Depois, começou a olhar para os colegas, muitos só com a 4ª classe, e "a tirar-lhes o chapéu", a perceber que se havia alguma coisa injusta, talvez fosse o facto de a maioria daquelas pessoas não ter acesso ao diploma quando, afinal, tem, sem o saber, o conhecimento que dita o seu merecimento. Dá um exemplo: "As pessoas não sabem a matemática que sabem. Não têm noção, porque não aprenderam a teoria. Mas sabem aplicá-la, sabem fazer tudo, médias, modas, medianas, percentagens. Com os jovens acontece o contrário: sabem a teoria, mas não sabem ainda de que forma poderão aplicá-la ao longo da vida".
Ali, os alunos não aprendem; são desafiados a mostrar o que sabem, a executar um portfólio "sem modéstias". É, no fundo, a consciencialização do seu saber.
António viu ali, nas Novas Oportunidades, uma oportunidade de ajustar contas com a vida. "Foi uma vingançazinha", diz, a rir. Desistiu do liceu - do antigo D. Manuel II, actual Rodrigues de Freitas - por causa da "falta de acessos que imperava nos estabelecimentos de ensino". Ele, que na altura ainda andava de canadianas e aparelhos vários, fruto de uma meningite para a qual não tinha sido vacinado, e que culminou numa poliomielite, sentia-se discriminado, cansado. "Entrar na escola, subir as escadas até à sala era um desgaste terrível, que depois se reflectia na ausência de aproveitamento escolar", recorda.
Chegou a pensar que o seu problema não seria motor, mas intelectual, porque não via rendimento. "Lembro-me de perguntar à minha mãe se eu era a única pessoa com deficiência, porque não via ninguém como eu no liceu nem fora dele. E não entendia porque razão ela me obrigava a estudar, a participar, a sair à rua. Dizia-lhe: "Mas não há ninguém como eu". E ela, com a sapiência das mães, respondia-lhe: "Tu nunca vais depender de ninguém".
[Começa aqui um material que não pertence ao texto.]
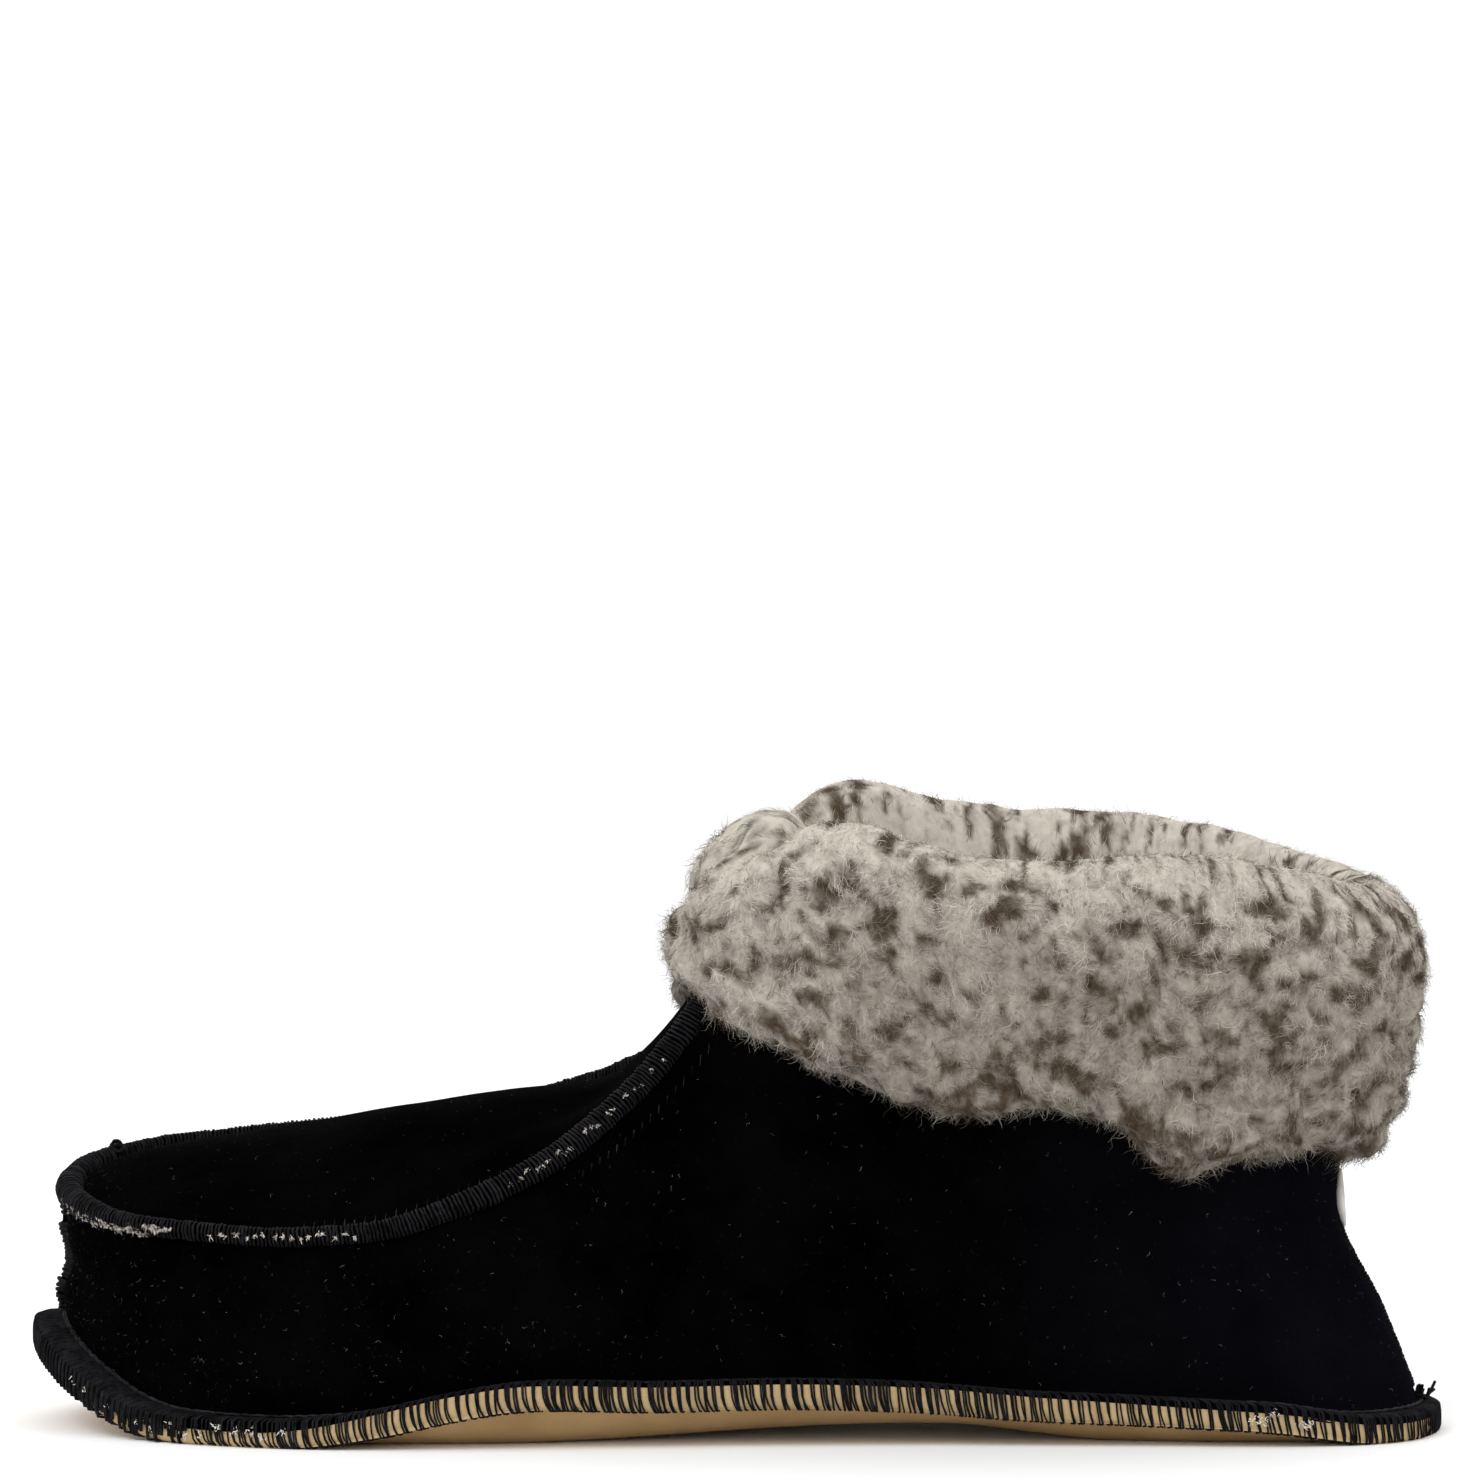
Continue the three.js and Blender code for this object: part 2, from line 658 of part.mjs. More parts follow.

Por isso, quando os formadores lhe perguntaram porque razão queria completar o 9.º ano (só lhe faltavam duas cadeiras) ele, que tem vida profissional activa, que é casado e pai de uma menina de 15 anos, disse apenas: "Já que fui injustamente privado no passado de estudar, quero agora trabalhar para a minha promoção pessoal". E é isso que, "se tiver forças", vai fazer: avançar para o 12.º ano e, quem sabe, para a universidade.
A Agência Nacional para a Qualificação acaba de editar um manual para o RVCC, que irá introduzir novas dinâmicas nas aulas, permitindo aos orientadores reajustar as estratégias.